Canonical deserves to lose a chunk of their users because they took away the gold and left crap in its place.
[…] Exhibit B:”Disunited” or “Please stop wrecking Ubuntu.” […]
“Unity is just retarded though and it treats all users as simpletons.”
Simply not true. Everyone, who does show enough style to not just drop to floor brawling, after login to unity was soon delighted by Unity’s gifts for the keyboard affine user. This shell got a little more functionality as just “Apps,Places,System”. What a pity, that some users condemn the whole thing because they can’t move the dock to another screen edge.
Stop shouting until you at least got a fine glimpse of what you’re ranting about.
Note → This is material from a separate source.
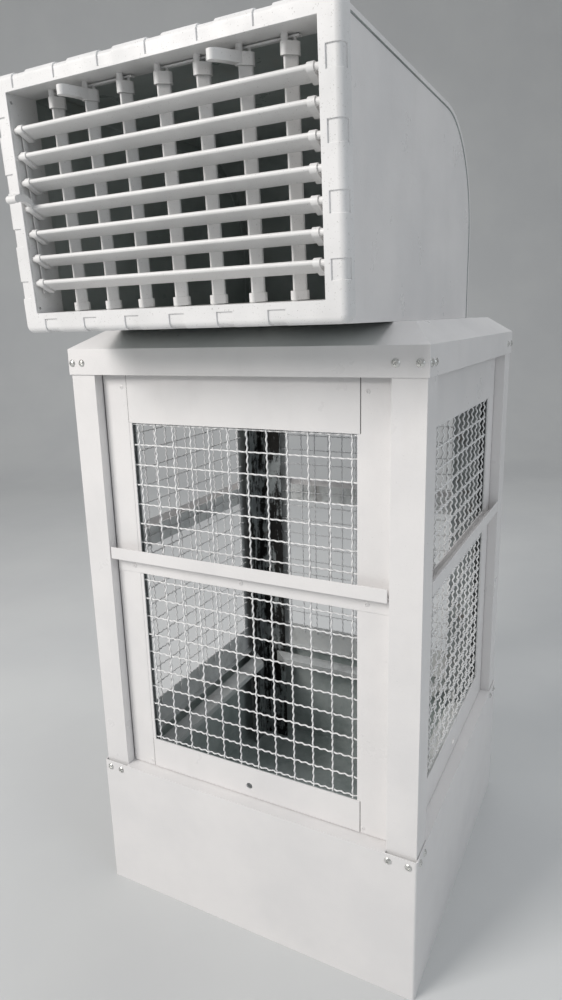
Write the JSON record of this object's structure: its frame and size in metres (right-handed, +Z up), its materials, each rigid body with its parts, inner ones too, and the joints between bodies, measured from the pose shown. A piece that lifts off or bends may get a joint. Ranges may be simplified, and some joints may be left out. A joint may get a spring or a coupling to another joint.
{
  "type": "evaporative cooler",
  "caption": "Free-standing evaporative cooler: a water tank with lift-out mesh panels, a hipped lid and a forward hood with a two-way louvre grille.",
  "frame": {"origin": "centre of the tank's underside, on the floor", "axes": "+Z up, front and louvre grille towards -Y, +X to the right seen from behind the front panel's face"},
  "size_m": [0.4643, 0.5901, 1.0274],
  "materials": {
    "white_paint": "satin powder coat with a fine orange peel",
    "wire_coating": "satin powder coat on wire",
    "galvanised": "dull galvanised sheet",
    "louvre_plastic": "matt moulded plastic",
    "fasteners": "painted steel screws and rivets",
    "motor_enamel": "semi-gloss enamel",
    "fan_plastic": "matt moulded plastic",
    "pump_plastic": "matt moulded plastic",
    "pipe_plastic": "smooth drip pipe",
    "valve_brass": "dull brass",
    "float_plastic": "moulded float",
    "black_rubber": "matt rubber"
  },
  "bodies": {
    "cabinet": {"tank": "white_paint", "post_front_left": "white_paint", "post_front_right": "white_paint", "post_rear_left": "white_paint", "post_rear_right": "white_paint", "lid": "white_paint", "hood_wrap": "white_paint", "hood_side_left": "white_paint", "hood_side_right": "white_paint", "hood_floor": "white_paint", "corner_channels": "galvanised", "pad_ledges": "galvanised", "throat_ring": "galvanised", "motor_bracket": "galvanised", "grille_bezel": "louvre_plastic", "grille_sleeve": "louvre_plastic", "lid_screws": "fasteners", "tank_screws": "fasteners", "fan_motor": "motor_enamel", "pump": "pump_plastic", "water_pipe": "pipe_plastic", "float_valve": "valve_brass", "cable_gland": "black_rubber"},
    "front_panel": {"front_panel_frame": "white_paint", "front_panel_mesh": "wire_coating", "front_panel_handle": "white_paint", "front_panel_rivets": "fasteners"},
    "right_panel": {"right_panel_frame": "white_paint", "right_panel_mesh": "wire_coating", "right_panel_handle": "white_paint", "right_panel_rivets": "fasteners"},
    "rear_panel": {"rear_panel_frame": "white_paint", "rear_panel_mesh": "wire_coating", "rear_panel_handle": "white_paint", "rear_panel_rivets": "fasteners"},
    "left_panel": {"left_panel_frame": "white_paint", "left_panel_mesh": "wire_coating", "left_panel_handle": "white_paint", "left_panel_rivets": "fasteners"},
    "row_1": {"row_blade_1": "louvre_plastic"},
    "column_1": {"column_blade_1": "louvre_plastic"},
    "row_2": {"row_blade_2": "louvre_plastic"},
    "column_2": {"column_blade_2": "louvre_plastic"},
    "row_3": {"row_blade_3": "louvre_plastic"},
    "column_3": {"column_blade_3": "louvre_plastic"},
    "row_4": {"row_blade_4": "louvre_plastic"},
    "column_4": {"column_blade_4": "louvre_plastic"},
    "row_5": {"row_blade_5": "louvre_plastic"},
    "column_5": {"column_blade_5": "louvre_plastic"},
    "row_6": {"row_blade_6": "louvre_plastic"},
    "column_6": {"column_blade_6": "louvre_plastic"},
    "row_7": {"row_blade_7": "louvre_plastic"},
    "column_7": {"column_blade_7": "louvre_plastic"},
    "row_link": {"row_link_bar": "louvre_plastic"},
    "column_link_l": {"column_link_left": "louvre_plastic"},
    "column_link_r": {"column_link_right": "louvre_plastic"},
    "fan": {"fan_wheel": "fan_plastic"},
    "float": {"float_arm": "float_plastic"},
    "plug": {"drain_plug": "black_rubber"}
  },
  "joints": [
    {"name": "row_1_tilt", "type": "hinge", "parent": "cabinet", "child": "row_1", "pos_m": [0, -0.33111, 0.9776], "axis": [1, 0, 0], "range_deg": [-15, 75]},
    {"name": "row_2_tilt", "type": "hinge", "parent": "cabinet", "child": "row_2", "pos_m": [0, -0.32985, 0.95364], "axis": [1, 0, 0], "range_deg": [-15, 75]},
    {"name": "row_3_tilt", "type": "hinge", "parent": "cabinet", "child": "row_3", "pos_m": [0, -0.3286, 0.92967], "axis": [1, 0, 0], "range_deg": [-15, 75]},
    {"name": "row_4_tilt", "type": "hinge", "parent": "cabinet", "child": "row_4", "pos_m": [0, -0.32734, 0.9057], "axis": [1, 0, 0], "range_deg": [-15, 75]},
    {"name": "row_5_tilt", "type": "hinge", "parent": "cabinet", "child": "row_5", "pos_m": [0, -0.32609, 0.88173], "axis": [1, 0, 0], "range_deg": [-15, 75]},
    {"name": "row_6_tilt", "type": "hinge", "parent": "cabinet", "child": "row_6", "pos_m": [0, -0.32483, 0.85777], "axis": [1, 0, 0], "range_deg": [-15, 75]},
    {"name": "row_7_tilt", "type": "hinge", "parent": "cabinet", "child": "row_7", "pos_m": [0, -0.32357, 0.8338], "axis": [1, 0, 0], "range_deg": [-15, 75]},
    {"name": "row_link_swing", "type": "hinge", "parent": "row_4", "child": "row_link", "pos_m": [-0.1611, -0.31955, 0.9012], "axis": [1, 0, 0], "range_deg": [-75, 15]},
    {"name": "column_1_turn", "type": "hinge", "parent": "cabinet", "child": "column_1", "pos_m": [-0.1257, -0.31166, 0.90462], "axis": [0, -0.0523, 0.9986], "range_deg": [-21, 69]},
    {"name": "column_2_turn", "type": "hinge", "parent": "cabinet", "child": "column_2", "pos_m": [-0.0838, -0.31166, 0.90462], "axis": [0, -0.0523, 0.9986], "range_deg": [-21, 69]},
    {"name": "column_3_turn", "type": "hinge", "parent": "cabinet", "child": "column_3", "pos_m": [-0.0419, -0.31166, 0.90462], "axis": [0, -0.0523, 0.9986], "range_deg": [-21, 69]},
    {"name": "column_4_turn", "type": "hinge", "parent": "cabinet", "child": "column_4", "pos_m": [0, -0.31166, 0.90462], "axis": [0, -0.0523, 0.9986], "range_deg": [-4, 86]},
    {"name": "column_5_turn", "type": "hinge", "parent": "cabinet", "child": "column_5", "pos_m": [0.0419, -0.31166, 0.90462], "axis": [0, -0.0523, 0.9986], "range_deg": [-4, 86]},
    {"name": "column_6_turn", "type": "hinge", "parent": "cabinet", "child": "column_6", "pos_m": [0.0838, -0.31166, 0.90462], "axis": [0, -0.0523, 0.9986], "range_deg": [-4, 86]},
    {"name": "column_7_turn", "type": "hinge", "parent": "cabinet", "child": "column_7", "pos_m": [0.1257, -0.31166, 0.90462], "axis": [0, -0.0523, 0.9986], "range_deg": [-4, 86]},
    {"name": "column_link_l_swing", "type": "hinge", "parent": "column_2", "child": "column_link_l", "pos_m": [-0.08014, -0.3089, 1.00891], "axis": [0, -0.0523, 0.9986], "range_deg": [-69, 21]},
    {"name": "column_link_r_swing", "type": "hinge", "parent": "column_6", "child": "column_link_r", "pos_m": [0.0897, -0.31032, 1.00883], "axis": [0, -0.0523, 0.9986], "range_deg": [-86, 4]},
    {"name": "front_panel_lift", "type": "hinge", "parent": "cabinet", "child": "front_panel", "pos_m": [0, -0.199, 0.746], "axis": [-1, 0, 0], "range_deg": [0, 30]},
    {"name": "right_panel_lift", "type": "hinge", "parent": "cabinet", "child": "right_panel", "pos_m": [0.199, 0, 0.746], "axis": [0, -1, 0], "range_deg": [0, 30]},
    {"name": "rear_panel_lift", "type": "hinge", "parent": "cabinet", "child": "rear_panel", "pos_m": [0, 0.199, 0.746], "axis": [1, 0, 0], "range_deg": [0, 30]},
    {"name": "left_panel_lift", "type": "hinge", "parent": "cabinet", "child": "left_panel", "pos_m": [-0.199, 0, 0.746], "axis": [0, 1, 0], "range_deg": [0, 30]},
    {"name": "fan_spin", "type": "hinge", "parent": "cabinet", "child": "fan", "pos_m": [0, -0.015, 0.73], "axis": [0, 0, 1], "continuous": true},
    {"name": "float_rise", "type": "hinge", "parent": "cabinet", "child": "float", "pos_m": [-0.203, -0.142, 0.146], "axis": [0, -1, 0], "range_deg": [0, 25]},
    {"name": "plug_pull", "type": "slide", "parent": "cabinet", "child": "plug", "axis": [0, 1, 0], "range_m": [0, 0.02]}
  ],
  "couplings": [
    {"joint": "row_1_tilt", "follows": "row_4_tilt", "ratio": 1},
    {"joint": "row_2_tilt", "follows": "row_4_tilt", "ratio": 1},
    {"joint": "row_3_tilt", "follows": "row_4_tilt", "ratio": 1},
    {"joint": "row_5_tilt", "follows": "row_4_tilt", "ratio": 1},
    {"joint": "row_6_tilt", "follows": "row_4_tilt", "ratio": 1},
    {"joint": "row_7_tilt", "follows": "row_4_tilt", "ratio": 1},
    {"joint": "row_link_swing", "follows": "row_4_tilt", "ratio": -1},
    {"joint": "column_1_turn", "follows": "column_2_turn", "ratio": 1},
    {"joint": "column_3_turn", "follows": "column_2_turn", "ratio": 1},
    {"joint": "column_4_turn", "follows": "column_6_turn", "ratio": 1},
    {"joint": "column_5_turn", "follows": "column_6_turn", "ratio": 1},
    {"joint": "column_7_turn", "follows": "column_6_turn", "ratio": 1},
    {"joint": "column_link_l_swing", "follows": "column_2_turn", "ratio": -1},
    {"joint": "column_link_r_swing", "follows": "column_6_turn", "ratio": -1}
  ]
}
Unity made me switch to Mint, also.
I don’t mind configurability being limited, normally I’ll set up a desktop environment to my liking (terminal typing is a-OK) and not change it till necessary.
Now, when I have to wait a whole second for the menus to appear when I press the windows/command key, typing into the search box has huge delays, scroll bars are a mess when using the touchpad, the desktop is unusable using nvidia 173 drivers, etc. I start looking at alternatives.
Right now I’m satisfied with Gnome Shell in Oneiric with a few tweaks, like removing the overlay scroll bars and adding tracker UI to the launcher (cause it’s not yet integrated properly into the shell). But for the 12.04 release I will probably research other distros cause Unity is, frankly, a mess, and I don’t want to deal with it anymore.